Vous venez d’engager une croisade pour la paix. Peut-on voir l’ACG que vous dirigez initier pour bientôt un meeting en zone MPCI ?
Nous avons monté cette croisade pour la réconciliation et la paix en collaboration avec l’ambassadeur des Etats Unis, et notre prochaine étape est en principe à Dabakala, en zone contrôlée par l’ex- belligérant. Le président Jean-Louis Billon qui est le maire de la commune nous a donné son accord de principe. Je ne peux pas avancer de date pour le moment mais, ce sera au mois de mai.

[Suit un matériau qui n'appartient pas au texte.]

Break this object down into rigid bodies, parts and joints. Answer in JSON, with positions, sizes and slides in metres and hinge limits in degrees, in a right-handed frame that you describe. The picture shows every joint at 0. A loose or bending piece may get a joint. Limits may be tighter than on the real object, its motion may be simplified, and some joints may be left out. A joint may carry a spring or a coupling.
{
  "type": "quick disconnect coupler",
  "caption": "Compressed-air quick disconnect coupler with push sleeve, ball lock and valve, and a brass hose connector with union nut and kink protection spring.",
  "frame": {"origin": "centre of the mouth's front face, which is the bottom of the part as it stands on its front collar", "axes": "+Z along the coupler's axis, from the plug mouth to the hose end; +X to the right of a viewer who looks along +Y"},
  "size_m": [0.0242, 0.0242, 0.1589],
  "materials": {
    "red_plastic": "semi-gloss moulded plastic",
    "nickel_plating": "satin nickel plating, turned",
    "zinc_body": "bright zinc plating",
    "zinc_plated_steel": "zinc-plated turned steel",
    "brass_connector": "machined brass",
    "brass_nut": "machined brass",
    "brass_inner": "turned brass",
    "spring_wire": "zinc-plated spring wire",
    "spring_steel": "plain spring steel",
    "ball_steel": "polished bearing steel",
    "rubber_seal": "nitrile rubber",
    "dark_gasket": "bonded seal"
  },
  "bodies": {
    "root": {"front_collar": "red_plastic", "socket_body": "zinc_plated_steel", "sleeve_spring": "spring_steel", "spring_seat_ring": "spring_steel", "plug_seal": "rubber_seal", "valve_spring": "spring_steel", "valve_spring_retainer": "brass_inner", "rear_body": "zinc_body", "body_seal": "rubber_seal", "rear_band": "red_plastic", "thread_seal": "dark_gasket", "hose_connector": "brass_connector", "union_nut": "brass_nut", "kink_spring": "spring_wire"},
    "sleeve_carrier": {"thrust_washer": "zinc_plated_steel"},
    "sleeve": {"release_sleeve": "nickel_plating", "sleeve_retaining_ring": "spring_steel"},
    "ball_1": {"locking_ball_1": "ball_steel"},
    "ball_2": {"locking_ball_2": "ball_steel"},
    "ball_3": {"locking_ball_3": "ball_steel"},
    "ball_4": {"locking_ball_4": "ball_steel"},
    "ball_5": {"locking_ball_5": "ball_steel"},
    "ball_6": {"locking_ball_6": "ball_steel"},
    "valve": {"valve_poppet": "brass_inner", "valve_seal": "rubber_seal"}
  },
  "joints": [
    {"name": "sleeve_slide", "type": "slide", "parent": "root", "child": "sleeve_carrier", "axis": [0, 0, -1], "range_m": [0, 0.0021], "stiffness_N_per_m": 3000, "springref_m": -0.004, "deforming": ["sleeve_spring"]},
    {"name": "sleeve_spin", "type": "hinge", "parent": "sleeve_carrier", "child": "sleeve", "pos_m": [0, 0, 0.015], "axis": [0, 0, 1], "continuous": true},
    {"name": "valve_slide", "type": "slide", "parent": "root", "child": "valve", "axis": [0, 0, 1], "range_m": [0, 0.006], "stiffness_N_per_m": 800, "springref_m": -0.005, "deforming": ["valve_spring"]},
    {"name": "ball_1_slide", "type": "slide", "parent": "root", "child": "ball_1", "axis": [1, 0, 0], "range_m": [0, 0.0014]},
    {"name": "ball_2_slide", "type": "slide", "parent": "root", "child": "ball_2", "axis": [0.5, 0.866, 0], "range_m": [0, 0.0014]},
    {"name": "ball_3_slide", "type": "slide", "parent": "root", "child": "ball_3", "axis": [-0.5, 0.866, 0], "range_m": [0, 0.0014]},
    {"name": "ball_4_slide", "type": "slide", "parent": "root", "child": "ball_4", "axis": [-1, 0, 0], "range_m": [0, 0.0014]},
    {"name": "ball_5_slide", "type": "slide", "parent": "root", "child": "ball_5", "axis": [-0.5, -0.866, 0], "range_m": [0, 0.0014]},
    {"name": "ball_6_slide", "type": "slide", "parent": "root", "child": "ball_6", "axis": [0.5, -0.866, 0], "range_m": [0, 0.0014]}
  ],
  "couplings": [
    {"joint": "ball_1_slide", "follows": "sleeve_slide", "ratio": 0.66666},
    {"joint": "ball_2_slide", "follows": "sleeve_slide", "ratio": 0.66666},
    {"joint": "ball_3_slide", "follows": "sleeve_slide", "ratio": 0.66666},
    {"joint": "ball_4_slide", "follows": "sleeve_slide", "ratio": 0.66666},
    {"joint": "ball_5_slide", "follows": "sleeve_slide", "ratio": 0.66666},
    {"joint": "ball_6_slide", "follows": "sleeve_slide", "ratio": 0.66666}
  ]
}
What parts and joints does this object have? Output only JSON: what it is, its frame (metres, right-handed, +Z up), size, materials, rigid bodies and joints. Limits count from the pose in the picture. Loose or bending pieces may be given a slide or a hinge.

On attend donc la confirmation, parce qu’effectivement, le tout est de poursuivre l’œuvre du général Blé Goudé qui a fait la caravane dans la zone gouvernementale. Mais il n’a pas le don d’ubiquité, donc il ne peut être partout à la fois. Le ‘’Général’’ nous a ouvert la voie, nous suivons le mouvement. Il faut donc aller dans l’autre zone, parce que la symbolique se trouve là bas. Quelles sont vos motivations pour cette croisade de la paix ? Il fallait qu’un mouvement de soutien estampillé Gbagbo sillonne le pays pour réconcilier, pacifier, afin de démontrer que Gbagbo égale paix, et paix égale Gbagbo. Et puisqu’on fait la paix avec les autres, nous allons vers eux, pour faire partager notre slogan ‘’Oublions le passé, regardons l’avenir car l’essentiel c’est la Côte d’Ivoire’’. Sans être laudatif, qui mieux que nous, Ivoiro-libanais, connaît les affres d’une guerre ? Nous avons vécu une guerre de 17 ans, qui a ravagé le pays, causé des deuils et des innombrables mutilés.